Following portion of summary output shows the model coefficients, standard errors, the z-value and the p-values. As shown by the p-values, all model parameters ‘gre’, ‘gpa’ and ‘rank’ are statistically significant. The logistic regression coefficients give the change in the log odds of the outcome for a one unit increase in the predictor variable. For example, one unit change in ‘gre’, log odds of admission increases 0.002264 and for ‘gpa’ it increases by 0.804038. Attending an undergraduate institution with rank 2, versus an institution with rank 1, changes the log odds of admission by -0.675443. It gradually decreases admission probability as rank increases (considering rank 1 being the best and so on).

AIC or Akaike Information Criterion can be used to compare the goodness of fit between the models. It is a maximum likelihood estimate which penalizes to prevent overfitting similar to adjusted R2 in multiple linear regression. The goal is to prevent using irrelevant predictor variables. So, lower AIC of a model is better than that of higher AIC.

End of summary is the Number of Fisher Scoring Iterations. Iterative approach is required to solve using algorithm as Newton-Raphson. The last line tells how many iterations were completed before the process stopped and output the results.

To visualize data, select ‘are’ in ‘x variable’, ‘probability_1’ (admit=1) in ‘y variable’ and ‘rank’ in ‘color variable’. Click ‘Submit Change’.

This shows the probability of getting admitted. As GRE score increases or rank number decreases, it increases the probability of admission.

Support Vector Machine

Based on the principles of statistics, optimization, and machine learning, Support Vector Machine (SVM) was proposed by Boser, Guyon, and Vapnik in 1992. SVM is a powerful machine learning technique that classifies data using optimal hyperplane.

SVM formulates binary classification problem as convex optimization problem to find the maximum margin separating the hyperplane. Optimal hyperplane is represented by Support Vectors, as shown below:

In case of data that are not linearly separable, SVM maps the data into higher dimensional space where it is linearly separable. Then the algorithm determines the hyperplane and finally project the data back to original lower dimensional space.

Mapping large amount of data into a higher dimensional space can be Compute-intensive. ‘Kernel trick’ is used to reduce is computational complexity and time. In this trick, Kernel function is used instead of mapping function. The Kernel functions available in this app are Linear, Polynomial, Radial (Basis Function, RBF) and Sigmoid. To apply this model, simply select ‘Support Vector Machine’ under ‘select model’, classification type (default C-classification) and Kernel. The parameter range for C is from 0 to infinity and nu is always between 0 and 1. A property of nu is that it is related to the ratio of support vectors and the ratio of the training error.

Naive Bayes 

Bayes theorem is used to determine the probability of an event based on prior knowledge of relevant features. Naive Bayes classifier calculates the probability of a data point being included into a class given its features or predictor variables. The word ‘Naive’ reflects assumption of independence between features.

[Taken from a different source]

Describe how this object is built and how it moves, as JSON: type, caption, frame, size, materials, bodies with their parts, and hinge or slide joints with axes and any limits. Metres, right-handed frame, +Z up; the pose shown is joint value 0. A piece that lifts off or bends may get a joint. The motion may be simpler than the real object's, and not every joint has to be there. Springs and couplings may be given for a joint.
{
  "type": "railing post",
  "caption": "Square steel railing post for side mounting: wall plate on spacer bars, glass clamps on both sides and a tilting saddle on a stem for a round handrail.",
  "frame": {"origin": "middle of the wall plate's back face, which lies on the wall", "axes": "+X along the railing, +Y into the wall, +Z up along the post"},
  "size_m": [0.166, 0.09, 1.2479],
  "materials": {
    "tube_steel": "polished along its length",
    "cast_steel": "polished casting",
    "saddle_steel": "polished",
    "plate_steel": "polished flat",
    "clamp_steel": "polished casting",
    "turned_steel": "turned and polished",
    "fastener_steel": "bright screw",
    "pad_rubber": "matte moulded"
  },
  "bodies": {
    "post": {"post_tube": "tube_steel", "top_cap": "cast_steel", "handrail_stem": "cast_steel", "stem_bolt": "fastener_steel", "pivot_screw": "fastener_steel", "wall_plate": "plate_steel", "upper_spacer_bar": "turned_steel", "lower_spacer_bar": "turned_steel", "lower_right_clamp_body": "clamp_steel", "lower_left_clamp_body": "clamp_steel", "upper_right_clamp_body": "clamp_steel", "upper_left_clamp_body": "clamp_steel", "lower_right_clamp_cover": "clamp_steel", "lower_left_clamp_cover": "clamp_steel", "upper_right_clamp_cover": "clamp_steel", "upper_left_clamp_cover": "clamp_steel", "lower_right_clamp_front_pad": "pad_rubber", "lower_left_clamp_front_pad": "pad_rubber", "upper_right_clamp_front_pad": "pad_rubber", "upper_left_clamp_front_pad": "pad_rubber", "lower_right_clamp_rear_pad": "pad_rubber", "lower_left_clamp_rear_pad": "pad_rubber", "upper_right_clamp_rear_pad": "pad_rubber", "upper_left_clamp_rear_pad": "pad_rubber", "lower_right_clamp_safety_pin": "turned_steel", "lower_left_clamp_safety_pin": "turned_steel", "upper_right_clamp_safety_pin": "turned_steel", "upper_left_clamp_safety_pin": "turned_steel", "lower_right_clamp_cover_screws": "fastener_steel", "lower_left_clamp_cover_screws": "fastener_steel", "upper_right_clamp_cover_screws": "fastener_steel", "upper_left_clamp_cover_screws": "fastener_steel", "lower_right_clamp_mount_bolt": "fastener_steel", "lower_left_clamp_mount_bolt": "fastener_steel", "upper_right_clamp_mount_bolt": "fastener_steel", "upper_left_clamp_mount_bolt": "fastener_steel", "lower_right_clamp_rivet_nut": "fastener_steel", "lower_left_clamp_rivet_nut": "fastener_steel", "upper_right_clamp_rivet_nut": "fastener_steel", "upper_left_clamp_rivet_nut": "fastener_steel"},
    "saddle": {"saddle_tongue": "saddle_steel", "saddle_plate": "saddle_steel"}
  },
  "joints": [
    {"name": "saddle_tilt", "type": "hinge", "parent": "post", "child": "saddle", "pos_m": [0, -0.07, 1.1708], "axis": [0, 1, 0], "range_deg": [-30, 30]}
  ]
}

In formula above, P(class) is calculated using number of observations of a certain class and total number of observations. P(feature) is calculated using a hypothetical space assuming single feature and counting observations. Similarly, P(feature|class) is determined by counting number of observations of a certain class in hypothetical space and total number of observations belongs to that class. To apply this model, select ‘Naive Bayes’ under ‘select model’, click ‘Submit Change’.

Decision Tree 

Decision tree regression is performed by splitting the dataset into multiple sections as shown figure below. The algorithm uses Entropy and Information Gain to construct the decision tree. In this figure X and Y are the predictor variables. Predicted classes are determined by the classes of the terminal leaf or leaf node. For example, if X is less than X1 and Y is less than Y2 then terminal leaf is S-3. Predicted class of any data point within this terminal leaf will be C2.

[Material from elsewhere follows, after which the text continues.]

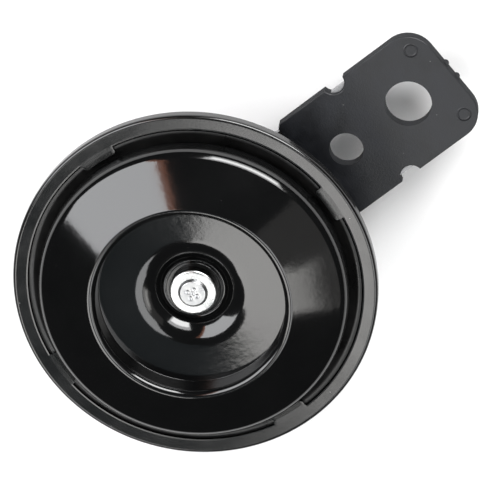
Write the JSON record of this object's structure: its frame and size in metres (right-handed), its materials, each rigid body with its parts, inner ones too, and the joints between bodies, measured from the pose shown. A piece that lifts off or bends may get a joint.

To apply this model, select ‘Decision Tree’ under ‘select model’, click ‘Submit Change’.

Random Forest Regression 

Random forest, proposed by Breiman in 2001, is an ensemble learning approach for classification and regression. It uses a large collection of uncorrelated decision trees called the random forest. Instead of developing a solution based on the output of a single decision tree, random forest aggregates the outputs from a number of trees. This is to reduce high variance and high bias of a single decision tree.

The algorithm first selects a random sample of data points from training set. Then it builds a decision tree with the sample data. Based on number of trees (ntree) in the model, the algorithm repeats first two steps to build those decision trees. Finally, to predict the class of test dataset, it obtains predictions from each tree and assigns classes that are predicted by majority of the trees.

To apply this model, select ‘Random Forest’ under ‘select model’, select number of trees in ‘ntree’ and click ‘Submit Change’.

Download Data

To download output data, Click ‘Download Data’ under ‘Data Classification’. This will load the output in local drive. It includes the probability of not-admit as probability_0, probability of admit as probability_1 and final prediction to admit as predicted_admit.